In the face of this widespread opposition (75% of San Franciscans oppose censorship), the school board moderated its decision, and now proposes, to its credit, covering up the offensive parts without destroying them. While I support the preservationist argument for using the murals for education, I believe that this compromise is the best possible solution to what is a perpetually thorny issue. When I attended the school board meeting of August 13, the passion of the POC kids and parents was palpable and surprisingly affecting (despite some dramatic posturing). Many of the anti-muralists asked, with only slight rhetorical exaggeration, "Why do we have to fight this again? We've been fighting it for fifty years," echoing Jennifer Wilson's article, "Black People Don't Need Murals to Remember Injustice," in The Nation.

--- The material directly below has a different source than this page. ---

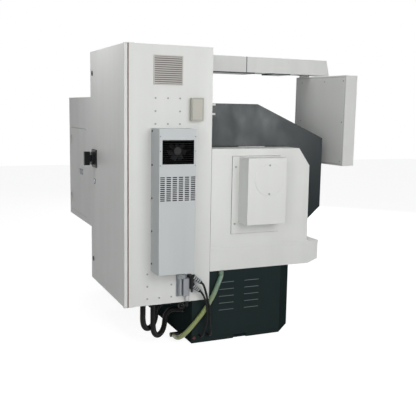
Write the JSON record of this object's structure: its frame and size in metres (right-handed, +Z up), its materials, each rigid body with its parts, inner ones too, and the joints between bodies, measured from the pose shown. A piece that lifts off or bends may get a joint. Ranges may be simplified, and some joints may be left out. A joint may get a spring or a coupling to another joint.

That the mural opponents consider the mural advocates — largely older and white, but with many exceptions — to be patronizing and even patriarchal is unfortunate, but understandable, given the centuries of abuse, exploitation and marginalization that continue today with abhorrent racial attacks, both verbal and physical, by whites fearful of losing power and status. With further demographic change (i.e., the browning of America and the political ascendancy of non-racist millennials), might the whole issue eventually lose its toxic charge, making the mural safe to regard as a historical document? Stay tuned. But in the meantime, mural proponents should be wary of overplaying their hand, demanding 'informed' acquiescence from the mural opponents, which can seem too much like enforcing silent prayer in the Church of Great White Father One.
The compromise of at least temporarily covering the painful parts resolves the difficulty for now. Neither side gets a total victory; neither suffers a total defeat. I now believe, after observing its proceedings, that the school board, which I had earlier mocked for an excess of political correctness, made its ill-informed decision in good faith. It has learned not to make snap judgments. The mural opponents and advocates have learned that art and history are complicated and fraught, and that simple solutions are illusory, and the more radical, the more flawed. The controversy, which made San Francisco look ridiculous in the national media for several months, has proven that dialogue and compromise, the touchstones of democracy, can work. Yes, even in an era dominated by tribal passions and prejudices; by the 'fake news" president's assertions that "What you see isn't happening" and his lawyer's Zen maxim, "The truth isn't truth"; the degradation of politics into spectacle and theater driven by distractions and disinfotainment (disinformation plus entertainment); and the historical and cultural amnesia of much of the electorate. It has been one of those "teachable moments."
That we are an increasingly anti-intelllectual culture does not bode well for the future. I refer the intellectually curious to Greg Lukianoff's and Jonathan Haidt's article from The Atlantic, "The Coddling of the American Mind," from September 2015, its title alluding to Allan Bloom's book "The Closing of the American Mind" (1987). They share a similar thesis given the 30-year change of context: that doctrinaire political correctness is no substitute for engagement with history, and that critical thinking skills do not mean being simplisticly critical of the professoriate's designated bogeymen and -women. Democracy is a process as well as an ideal. If the American experiment in self-governance is to survive, if the humanist world is to continue, we must get informed, choose our battles wisely, and eschew whenever possible ideological showboating, however holy and eternal the cause. Play it down, people.